Mmm. I'm supposed to be good, but I have difficulty finding good projects - ones that do interesting things, and ones that pay market rates for my qualifications. I'm now working at the same hourly rate - but with far more restrictions - than I did when I started contracting in 1995. Sucks, eh ?

We'll never get back to the fantastic days in 1998-2001 - where my rate was twice or three times as it is today. One chap I know made ¢250,000 in ONE year.

Why ?

Well, I see Portal and Workplace as the new "sexy" platforms that customers are investing heavily in, and paying top dollars - between ¢500-¢1000 a day - for experienced top-quality developers. (Which actually makes me feel worse, as I'm workspace and portal qualified..)

The notes shops that I have came across tend to have a hard core of "average" guys working as permies, and tend to be very insular. No connections to other systems, no BlackBerry. No value-add, really. And the guys they try and hire ?
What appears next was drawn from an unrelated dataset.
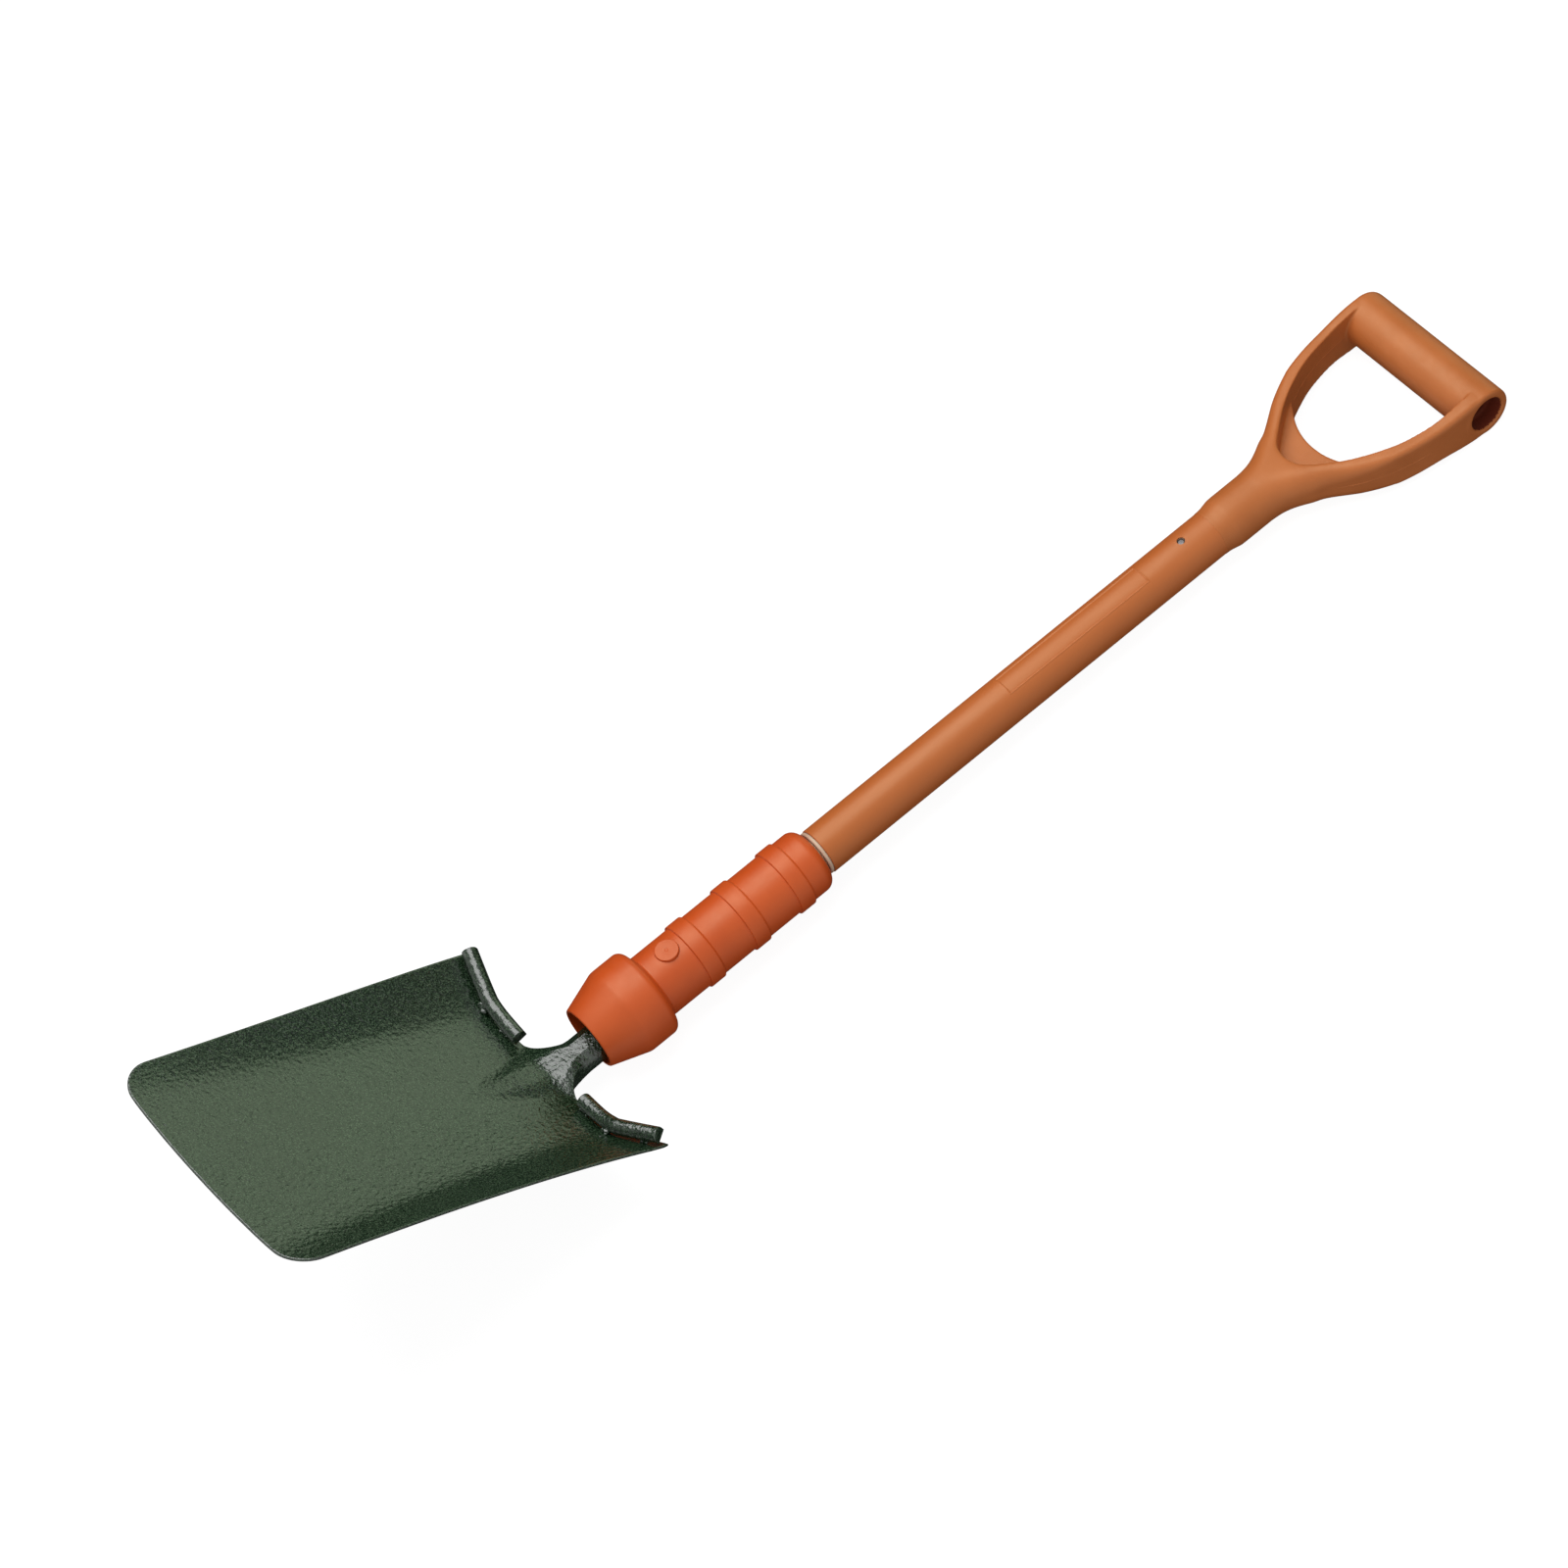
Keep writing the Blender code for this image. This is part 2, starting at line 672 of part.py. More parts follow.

Well, no-one likes hiring guys better than themselves, and no-one likes hiring guys that get paid more. I'm seeing more "time-management" and "process-management" managers, who have absolutely no idea of the technology.

So how do we change this ?

We make Notes sexy again. Zollar and the "Notes is Dead" message really killed us far far more than sometimes we think. Notes is still regarded as a unsexy, legacy system, and a mediocre mail system at that. Despite its obvious strengths.

Time for IBM to actually extract its finger from its arse, and start marking the product - as an actual solution - again?